The companies that will thrive in the coming years are those that make a strategic choice: prioritize trust over volume, substance over speed, and authentic expertise over AI-generated efficiency. This doesn't mean rejecting technology or producing less content—it means being thoughtful about what you create and how you show up for buyers.

The long-term view requires patience. Trust isn't built overnight, and the trust deficit created by the AI content flood won't be fixed quickly. But the investment pays compounding returns. As research demonstrates, buyers overwhelmingly choose vendors they already trust—often before sales conversations even begin. Being that trusted voice means you're not fighting for consideration; you're starting from a position of preference.

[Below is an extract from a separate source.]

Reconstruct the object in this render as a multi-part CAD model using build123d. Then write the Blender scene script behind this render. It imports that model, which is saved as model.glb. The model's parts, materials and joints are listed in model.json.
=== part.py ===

For B2B leaders reading this, the call to action is straightforward: Audit your content and messaging through the lens of trust. Ask yourself:

  • Does our content provide genuine value, or are we optimizing for volume?
  • Do we have a clear, consistent perspective, or do we sound like everyone else?
  • Are we speaking to our buyers' real concerns, or our product features?
  • Does our marketing-sales handoff reinforce trust or undermine it?
  • Are we measuring what matters for trust, or just activity metrics?

The future of B2B marketing belongs to companies that understand a fundamental truth: In a world where AI can produce infinite content, human judgment, authentic expertise, and earned trust become the scarcest—and most valuable—resources.

The opportunity is significant because the bar has been lowered. So much B2B content is now generic, AI-generated, and value-free that genuinely helpful, perspective-driven, authentic content stands out dramatically. The companies that commit to being truly useful to their buyers—providing real insights, guiding through complexity, and building trust over time—will find themselves with a competitive moat that's very difficult to replicate.

Trust isn't just the new currency of B2B marketing. It's the foundation on which all sustainable growth is built.